Lob von OSZE-Beobachtern Saakaschwili in Georgien vorn
06.01.2008, 07:38 UhrBei der vorgezogenen Präsidentenwahl in Georgien hat der umstrittene Staatschef Michail Saakaschwili mit großer Wahrscheinlichkeit die absolute Mehrheit der Stimmen erhalten. Kurz vor Mitternacht (Ortszeit) teilte die Wahlleitung in Tiflis mit, ein solches Ergebnis sei "ziemlich wahrscheinlich". Nach Auszählung der Stimmen aus der Hälfte der Wahllokale lag Saakaschwili bei 52,8 Prozent, wie die Agentur Interfax meldete. Zwischenzeitlich hatte er unter der 50-Prozent-Marke gelegen. Ohne absolute Mehrheit müsste Saakaschwili in frühestens zwei Wochen zu einer Stichwahl gegen Oppositionskandidat Lewan Gatschetschiladse (27 Prozent) antreten.
In Tiflis warfen 10 000 Demonstranten am Sonntag, dem Tag nach der Wahl, der Staatsführung grobe Wahlfälschungen vor. Die Oppositionsführung erklärte, sie werde einen Sieg des als autoritär kritisierten Saakaschwili nicht anerkennen. Der Fälschungsvorwurf wurde von internationalen Wahlbeobachtern in dieser Schwere nicht bestätigt.
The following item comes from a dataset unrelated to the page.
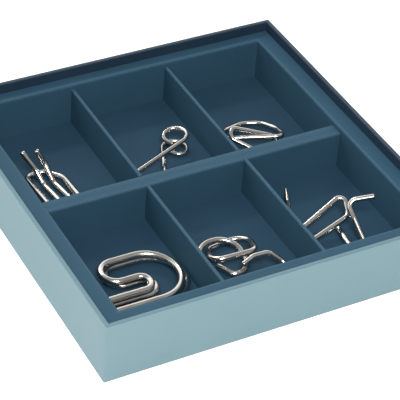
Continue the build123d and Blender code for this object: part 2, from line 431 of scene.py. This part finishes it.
def make_lining():
    stations = []
    thickness = 0.3 * MM

    def add(amount, z, edge):
        stations.append((*inset(lining_lo, lining_hi, amount), z, 0.6 * MM - amount, edge))

    top = lining_hi.z - 0.15 * MM
    add(0.02 * MM, top, 0.9)
    add(thickness, top - 0.1 * MM, 0.9)
    add(thickness, top - 0.8 * MM, 0.0)
    add(thickness, (top + ledge_z) / 2, 0.0)
    add(thickness, ledge_z, 0.0)
    add(thickness, lining_lo.z, 0.0)
    add(0.02 * MM, lining_lo.z, 0.0)
    finish_piece(
        "box_lining", ring_mesh("box_lining", stations, 0.05 * MM, 8.4),
        LINING, "tray", ["wall_lining"],
    )


# ---------------------------------------------------------------- insert
FOLD_R = 1.2 * MM
CARD_T = ledge_z - ledge_under
FLOOR_STEPS = 48
FLOOR_SAG = 0.12 * MM
FLOOR_WAVES = 30  # bows a metre
RIB_FOLD_R = 0.8 * MM
DIVIDER_ROUND = 0.75 * MM


def make_ledge():
    """The ledge and the compartments' outer walls: one card, folded down round the opening."""
    stations = []

    def add(rectangle, z, radius, edge):
        stations.append((*rectangle, z, radius, edge))

    outer = inset(lining_lo, lining_hi, 0.32 * MM)
    add(outer, ledge_z, 0.3 * MM, 0.0)
    for share in (0.33, 0.66):
        middle = tuple(a + (b - a) * share for a, b in zip(outer, grown(FOLD_R + 0.6 * MM)))
        add(middle, ledge_z, 0.5 * MM, 0.0)
    add(grown(FOLD_R + 0.6 * MM), ledge_z, 0.8 * MM, 0.0)
    # The rounded fold gets edge value 0.8, which lightens it: wear plus a painted highlight along the
    # fold.
    for step in range(7):
        turn = math.radians(90.0 * step / 6)
        add(grown(FOLD_R * (1 - math.sin(turn))), ledge_z - FOLD_R * (1 - math.cos(turn)), 0.8 * MM, 0.8)
    add(grown(0.0), ledge_z - FOLD_R - 0.8 * MM, 0.8 * MM, 0.0)
    for share in (0.35, 0.7, 1.0):
        add(grown(0.0), ledge_z - FOLD_R - (ledge_z - FOLD_R - floor_z) * share, 0.8 * MM, 0.0)
    add(grown(CARD_T), floor_z, 1.2 * MM, 0.0)
    add(grown(CARD_T), ledge_under, 1.2 * MM, 0.0)
    add(outer, ledge_under, 0.3 * MM, 0.0)
    sides = ("front", "back", "left", "right")
    replaced = [f"{part}_{side}" for part in ("ledge", "insert_wall") for side in sides]
    finish_piece(
        "insert_ledge", ring_mesh("insert_ledge", stations, 0.16 * MM, 1.3),
        CARD, "tray", replaced,
    )


def make_floor():
    """The compartments' floor, a card that bows a little between its bearers. Its darker card colour is
    painted shade.
    """
    low, high = floor_lo, floor_hi
    steps = FLOOR_STEPS
    vertices, wear, faces = [], [], []
    for layer_z in (high.z, low.z):
        for i in range(steps + 1):
            for j in range(steps + 1):
                x = low.x + (high.x - low.x) * i / steps
                y = low.y + (high.y - low.y) * j / steps
                sag = FLOOR_SAG * noise.noise(Vector((x * FLOOR_WAVES, y * FLOOR_WAVES, 2.0)))
                vertices.append((x, y, layer_z + min(0.0, sag)))
                wear.append(0.0)
    row, sheet = steps + 1, (steps + 1) ** 2
    for i in range(steps):
        for j in range(steps):
            a = i * row + j
            quad = (a, a + row, a + row + 1, a + 1)
            faces.append(quad)
            faces.append(tuple(sheet + v for v in reversed(quad)))
    rim = [i * row for i in range(steps)] + [steps * row + j for j in range(steps)]
    rim += [i * row + steps for i in range(steps, 0, -1)] + list(range(steps, 0, -1))
    for a, b in zip(rim, rim[1:] + rim[:1]):
        faces.append((b, a, sheet + a, sheet + b))
    finish_piece(
        "compartment_floor", mesh_from("compartment_floor", vertices, faces, wear),
        FLOOR_CARD_PAINTED_SHADE, "tray", ["insert_floor"],
    )


def folded_profile(low, high, top, under, radius, thickness):
    """An upside-down U of folded card across a rib: outer skin, then inner skin."""
    middle_z, unworn_z = (under + top) / 2, top - radius - 0.8 * MM
    profile = [(low, under, 0.0), (low, middle_z, 0.0), (low, unworn_z, 0.0)]
    # The rounded top corners get edge value 0.8: wear plus a painted highlight along them.
    profile += arc(low + radius, top - radius, radius, 180.0, 90.0, 5, 0.8)
    profile += [((low + high) / 2, top, 0.0)]
    profile += arc(high - radius, top - radius, radius, 90.0, 0.0, 5, 0.8)
    profile += [(high, unworn_z, 0.0), (high, middle_z, 0.0), (high, under, 0.0)]
    profile += [(high - thickness, under, 0.0), (high - thickness, top - thickness, 0.0)]
    profile += [(low + thickness, top - thickness, 0.0), (low + thickness, under, 0.0)]
    return profile


def make_rib():
    top_lo, top_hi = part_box("rib_top")
    side_lo, side_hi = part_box("rib_front")
    profile = folded_profile(top_lo.y, top_hi.y, top_hi.z, floor_z, RIB_FOLD_R, CARD_T)
    finish_piece(
        "centre_rib", bar_mesh("centre_rib", profile, side_lo.x, side_hi.x, "X", 0.12 * MM, 60, 5.0),
        CARD, "tray", ["rib_top", "rib_front", "rib_back"],
    )


def make_divider(row, side):
    node = f"divider_{row}_{side}"
    low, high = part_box(node)
    radius = DIVIDER_ROUND
    middle_z, unworn_z = (low.z + high.z) / 2, high.z - radius - 0.7 * MM
    profile = [(low.x, low.z, 0.0), (low.x, middle_z, 0.0), (low.x, unworn_z, 0.0)]
    # The rounded top edge gets edge value 0.9: wear plus a painted highlight along it.
    profile += arc(low.x + radius, high.z - radius, radius, 180.0, 90.0, 5, 0.9)
    profile += arc(high.x - radius, high.z - radius, radius, 90.0, 0.0, 5, 0.9)
    profile += [(high.x, unworn_z, 0.0), (high.x, middle_z, 0.0), (high.x, low.z, 0.0)]
    seed = 11.0 + 3.0 * (row == "back") + 5.0 * (side == "right")
    finish_piece(
        f"{row}_{side}_divider", bar_mesh(node, profile, low.y, high.y, "Y", 0.12 * MM, 30, seed),
        CARD, "tray", [node],
    )


make_wrap()
make_lining()
make_ledge()
make_floor()
make_rib()
for row in ("front", "back"):
    for side in ("left", "right"):
        make_divider(row, side)

# ---------------------------------------------------------------- CAD nodes that stay
BOARD_NODES = [
    "base_board", "wall_front", "wall_back", "wall_left", "wall_right",
    "floor_bearer_left", "floor_bearer_right",
]
WIRE_NODES = [
    "clip_lower", "clip_upper", "hooked_ring", "long_loop", "prong_hairpin", "leg_hook",
    "wide_loop", "twin_prong", "pigtail_lower", "pigtail_upper", "d_ring_back", "d_ring_front",
]
for names, material in ((BOARD_NODES, BOARD), (WIRE_NODES, WIRE)):
    for name in names:
        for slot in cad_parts[name].material_slots:
            slot.material = material


# ---------------------------------------------------------------- stage and light
STAGE_HALF = 6.0  # metres
STAGE_WHITE = (0.93, 0.93, 0.93, 1)
STAGE_GLOW = 0.35
STUDIO_DIM = 0.38  # brightness of the studio all round
STUDIO_BACKDROP = 1.6  # and of the low backdrop behind the box
WHITE = (1.0, 1.0, 1.0, 1)
LIGHTS = {  # name: place in metres, size in metres, watts; each is aimed at the origin
    "key": ((-0.5, -1.05, 1.35), (0.6, 0.6), 25.0),
    "rim": ((-0.1, 1.0, 1.05), (0.5, 0.15), 3.0),
}


def make_stage():
    data = bpy.data.meshes.new("floor")
    half = STAGE_HALF
    corners = [(-half, -half, 0), (half, -half, 0), (half, half, 0), (-half, half, 0)]
    data.from_pydata(corners, [], [(0, 1, 2, 3)])
    floor = bpy.data.objects.new("floor", data)
    scene.collection.objects.link(floor)
    material, nodes, links, shader = new_material("pale_floor")
    shader.inputs["Base Color"].default_value = STAGE_WHITE
    shader.inputs["Roughness"].default_value = 0.9
    shader.inputs["Specular IOR Level"].default_value = 0.1
    shader.inputs["Emission Color"].default_value = WHITE
    shader.inputs["Emission Strength"].default_value = STAGE_GLOW
    data.materials.append(material)


def area_light(name, place, size, power):
    data = bpy.data.lights.new(name, "AREA")
    data.shape = "RECTANGLE"
    data.size, data.size_y = size
    data.energy = power
    light = bpy.data.objects.new(name, data)
    scene.collection.objects.link(light)
    light.location = place
    light.rotation_euler = (-Vector(place)).to_track_quat("-Z", "Y").to_euler()


def make_world():
    """A dim white studio with a pale backdrop low behind the box, which the wires mirror."""
    world = bpy.data.worlds.new("studio")
    scene.world = world
    world.use_nodes = True
    nodes, links = world.node_tree.nodes, world.node_tree.links
    way = nodes.new("ShaderNodeSeparateXYZ")
    links.new(nodes.new("ShaderNodeTexCoord").outputs["Generated"], way.inputs["Vector"])
    behind = remap(nodes, links, way.outputs["Y"], 0.0, 0.5, 0.0, 1.0)
    below_top = remap(nodes, links, way.outputs["Z"], 0.55, 0.85, 1.0, 0.0)
    backdrop = math_node(nodes, links, "MULTIPLY", behind, below_top)
    strength = remap(nodes, links, backdrop, 0.0, 1.0, STUDIO_DIM, STUDIO_BACKDROP)
    background = nodes["Background"]
    background.inputs["Color"].default_value = WHITE
    links.new(strength, background.inputs["Strength"])


make_stage()
for name, (place, size, power) in LIGHTS.items():
    area_light(name, place, size, power)
make_world()
scene.view_settings.view_transform = "Standard"
scene.view_settings.look = "None"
Saakaschwilis Herausforderer, der Abgeordnete und Weinunternehmer Gatschetschiladse, rief zu weiteren Protesten am Dienstag auf, dem Tag nach dem orthodoxen Weihnachtsfest.
Erfolg trotz Sympathieverlusten
Saakaschwili hatte vor zwei Monaten Oppositionsproteste niederschlagen lassen und damit eine Dauerkrise ausgelöst, die er mit der vorgezogenen Präsidentenwahl lösen wollte. Nach Wählerbefragungen zeigte sich der Präsident bereits in der Wahlnacht zuversichtlich, dass er trotz dramatischer Sympathieverluste im Vergleich zur Wahl 2004 erneut die absolute Mehrheit erhielt. Vor vier Jahren hatte Saakaschwili nach der so genannten Rosenrevolution offiziell knapp 96 Prozent der Stimmen bekommen.
Positives Urteil über die Wahl
Wahlbeobachter bemängelten die langsame Auszählung der Stimmen. Die Wahlbeteiligung lag bei knapp 57 Prozent. Ein vorläufiges amtliches Endergebnis wurde für Montag erwartet. Internationale Beobachter fällten ein insgesamt positives Urteil über die Abstimmung. Erstmals hätten die Georgier eine wirkliche Auswahl zwischen Kandidaten gehabt, sagten Vertreter der Organisation für Sicherheit und Zusammenarbeit in Europa (OSZE). Gleichwohl gebe es Missstände, wie etwa die Einschüchterung von Wählern, die möglichst schnell beseitigt werden müssten. Das russische Außenministerium erklärte, das OSZE-Urteil sei übertrieben positiv ausgefallen.
Saakaschwili sagte in der Wahlnacht, dass ihm eine zweite Amtszeit "Ehre und Verantwortung" bedeute. Er wolle ein Präsident aller Georgier sein und strecke seine Hand auch jedem politischen Gegner aus, der seinem Land dienen wolle. "Gemeinsam mit Ihnen werde ich mein Bestes tun, um ein (...) noch demokratischeres Georgien aufzubauen, ein vereintes Georgien ohne Armut", betonte Saakaschwili. Sein Herausforderer Gatschetschiladse reklamierte den Sieg hingegen für sich. Saakaschwili betrüge sein Volk, sagte der 43-Jährige.
Saakaschwili war am Samstag als Favorit gegen seine sechs Kontrahenten in die Wahl gegangen. Der in den USA promovierte Jurist hatte nach der friedlichen Rosenrevolution das Präsidentenamt vom damaligen Staatschef Eduard Schewardnadse übernommen. Die Georgier stimmten am Samstag auch nicht bindend über einen möglichen NATO- Beitritt ihres Landes ab. Nachwahlbefragungen ergaben in dem Stimmungstest eine Zustimmung von rund 61 Prozent.